The increasingly popular niche that is anti-drone warfare has Ohio-based Battelle issuing a redesign of their Drone Defender directed-energy weapon.
The non-lethal gun uses radio control frequency disruption technologies to scramble the data connection between the drone user and said pesky drone itself. Introduced back in 2015, Battelle says they have sold 300 of the original drone busters and they have shown up in snapshots from sandy places abroad as well as in training footage from the Department of Defense who are issuing them in greater numbers.
The revamped Drone Defender V2 C-UAS Device will scramble the 2.54 GHz industrial, scientific, and medical radio (ISM) bands used in most hobby drones and similar RC vehicles as well as GPS waves for independently controlled devices.
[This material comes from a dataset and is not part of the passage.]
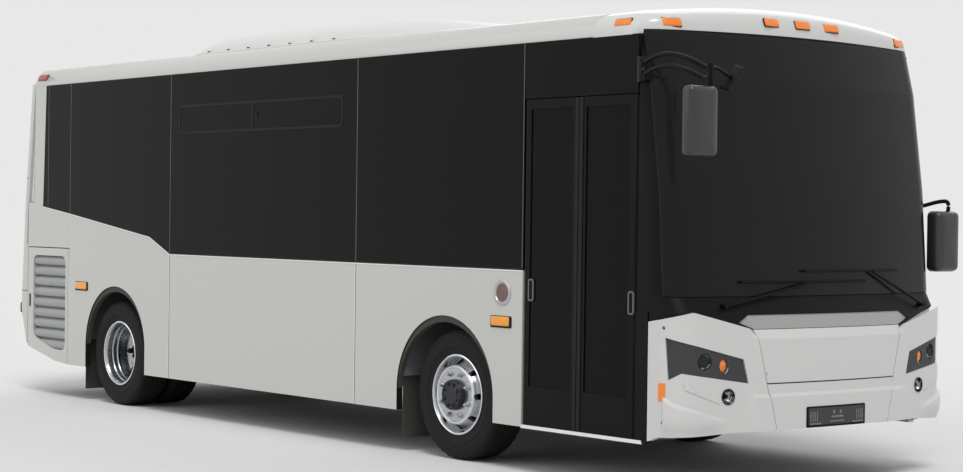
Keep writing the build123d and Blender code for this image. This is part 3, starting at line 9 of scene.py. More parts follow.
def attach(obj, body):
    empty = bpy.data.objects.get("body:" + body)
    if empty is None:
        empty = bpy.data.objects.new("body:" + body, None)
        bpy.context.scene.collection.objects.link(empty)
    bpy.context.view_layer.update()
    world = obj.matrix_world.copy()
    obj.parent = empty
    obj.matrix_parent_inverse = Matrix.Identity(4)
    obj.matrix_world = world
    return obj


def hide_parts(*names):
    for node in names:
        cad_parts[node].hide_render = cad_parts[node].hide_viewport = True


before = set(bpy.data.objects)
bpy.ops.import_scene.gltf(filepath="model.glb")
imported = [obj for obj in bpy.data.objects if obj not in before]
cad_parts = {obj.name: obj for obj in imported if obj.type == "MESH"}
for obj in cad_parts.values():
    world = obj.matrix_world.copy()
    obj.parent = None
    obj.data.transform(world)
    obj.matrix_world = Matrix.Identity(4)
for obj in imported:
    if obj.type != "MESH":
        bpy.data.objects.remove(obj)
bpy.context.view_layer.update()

# City bus. Metres. X points forward, Y to the bus's left, Z up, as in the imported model.
# A station is a distance behind the nose plane. Outlines on a side hold (station, height) points. Outlines
# on the front hold (run, height) points, and the run follows the front's plan from the middle to a side.
NOSE = 4.2  # X of the nose plane
HALF = 1.22  # half the body's width
FRONT_BOW = 5.7  # plan radius of the front
REAR_BOW = 6.5  # plan radius of the rear wall
CORNER = 0.2  # plan radius of the body's corners
FRONT_WHEEL = (1.928, 1.0325, 0.4335)  # middle of the left front wheel
REAR_WHEEL = (-2.635, 0.8825, 0.4335)  # midway between the left twin wheels
DUAL = 0.15  # from there to each twin's middle
SKIRT = 0.292  # height of the side panels' lower edge
GLASS_TOP = 2.712  # height of the side windows' upper edge
CAP_FOOT = 2.741  # height where the screen meets the front cap


def at(station):
    return NOSE - station


def tone(r, g, b):
    """A screen colour, 0 to 255, as the linear values that a shader takes, by the sRGB curve."""
    return tuple(((c / 255 + 0.055) / 1.055) ** 2.4 if c > 10 else c / 3295 for c in (r, g, b))


# Materials
COAT_ROUGHNESS = 0.06
LEAST_ROUGHNESS = 0.02
TALLEST_BUMP = 0.004
WAVE_SCALE = 0.314  # the wave texture's scale at one wave a metre


def node(tree, kind, **values):
    made = tree.nodes.new(kind)
    for name, value in values.items():
        setattr(made, name, value)
    return made


def noise(tree, vector, size, detail=3.0):
    made = node(tree, "ShaderNodeTexNoise")
    made.inputs["Scale"].default_value = 1 / size
    made.inputs["Detail"].default_value = detail
    tree.links.new(vector, made.inputs["Vector"])
    return made.outputs["Fac"]


def remap(tree, value, low, high):
    """The middle of a noise's range, spread from low to high."""
    made = node(tree, "ShaderNodeMapRange")
    made.inputs["From Min"].default_value = 0.3
    made.inputs["From Max"].default_value = 0.7
    made.inputs["To Min"].default_value = low
    made.inputs["To Max"].default_value = high
    tree.links.new(value, made.inputs["Value"])
    return made.outputs["Result"]


def blend_colours(tree, value, dark, light):
    made = node(tree, "ShaderNodeMix", data_type="RGBA")
    made.inputs[6].default_value = (*dark, 1)
    made.inputs[7].default_value = (*light, 1)
    tree.links.new(value, made.inputs[0])
    return made.outputs[2]


def bands(tree, vector, size, along="X"):
    """Straight waves, one to each size."""
    made = node(tree, "ShaderNodeTexWave", wave_type="BANDS", bands_direction=along)
    made.inputs["Scale"].default_value = WAVE_SCALE / size
    made.inputs["Distortion"].default_value = 0.0
    tree.links.new(vector, made.inputs["Vector"])
    return made.outputs["Fac"]


def cells(tree, vector, size):
    made = node(tree, "ShaderNodeTexVoronoi")
    made.inputs["Scale"].default_value = 1 / size
    tree.links.new(vector, made.inputs["Vector"])
    return made.outputs["Distance"]


def both_waves(tree, vector, size):
    made = node(tree, "ShaderNodeMath", operation="MAXIMUM")
    tree.links.new(bands(tree, vector, size, "X"), made.inputs[0])
    tree.links.new(bands(tree, vector, size, "Z"), made.inputs[1])
    return made.outputs["Value"]


RELIEF = {"noise": noise, "cells": cells, "weave": both_waves, "ribs": bands}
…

The 30-degree cone travels out to 400 meters and achieves a soft kill on the drone, allowing it to be captured and turned over for intelligence gathering purposes on just who might have been on the other side.
Downsides of the unmanned aircraft system countermeasure system include a 15-pound weight (as much as a light machine gun), a two-hour battery life, and a downright weird look that is sure to draw attention from snipers.
Here is the cautionary tale from Battelle:
This device has not been authorized as required by the rules of the Federal Communications Commission before it can be marketed to non-Federal users. This device is not, and may not be, offered for sale or lease, or sold or leased in the United States, other than to the United States government and its agencies, until authorization is obtained. Under current law, the DroneDefender device may be used in the United States only by authorized employees of the Federal government and its agencies, and use by others may be illegal.